Certains peintres peignent pour se délivrer des accidents, des traumatismes d'une enfance mal surmontée. Il faut qu'ils rattrapent, par le miracle de la symbolisation, des blessures toujours présentes et ténébrantes pour compenser, pour atténuer, pour user, pour éteindre.
 
Mais ce n'est pas seulement l'enfance. J'ai subi une intervention chirurgicale très grave à 25 ans et depuis tu disais bien que mes recherches de vernis étaient viscérales. Mais je vais aller plus près encore puisque, maintenant, je peins des entrailles de moteur de moto. Et sais-tu ce que j'ai en projet aussitôt après ; de peindre de véritables viscères. Tu vois, peu à peu, je m'en approche de ce problème qui me hante et que je veux détacher de moi.
 
Moi, je peins des visages parce que j'aime savoir ce qu'il y a derrière le masque que portent les gens. Je peins au départ des figures neutres et puis soudain voilà que montent des visages qui me font penser à des personnes que je connais et qui m'intriguent. Ma peinture est psychologique. Mais elle est surtout agressive car je veux démasquer les gens : je veux savoir ce qu'ils sont dans leur vérité. Sans doute parce que moi aussi j'ai une forte façade. Je ne me livre pas. Et je connais parfaitement tous leurs subterfuges.
 
Il est inutile d'insister. Sur ce point comme sur les autres, on pourrait écrire des pages et des pages.

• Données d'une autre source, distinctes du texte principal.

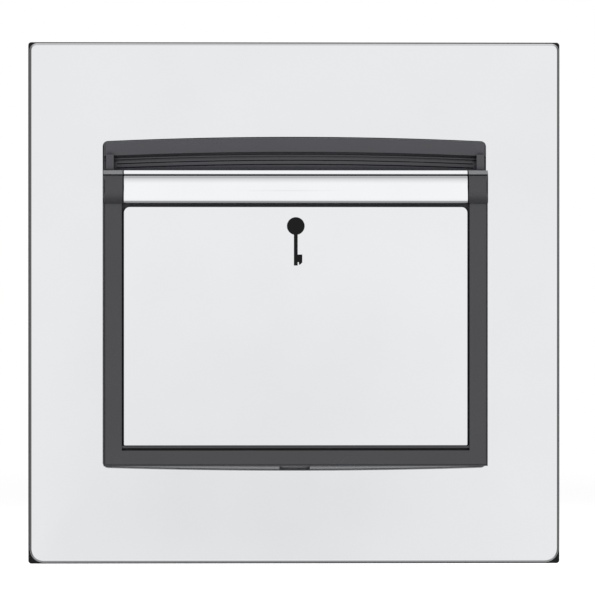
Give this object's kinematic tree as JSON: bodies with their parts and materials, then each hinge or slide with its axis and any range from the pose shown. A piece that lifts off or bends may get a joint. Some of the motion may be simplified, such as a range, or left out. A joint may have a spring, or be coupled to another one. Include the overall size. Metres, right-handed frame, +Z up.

Mais la quantité d'éléments examinés n'est-elle pas suffisante pour qu'on puisse clairement poser le problème de la peinture à l'école : comment mettre chaque enfant au contact de son terrain particulier de jouissance profonde ? Et non seulement chaque enfant mais chaque adolescent, chaque adulte, chaque retraité, chaque paysan, chaque ouvrier...
 
Il faut maintenant que notre philosophie de la peinture devienne active. Nous essaierons d'y réfléchir la prochaine fois.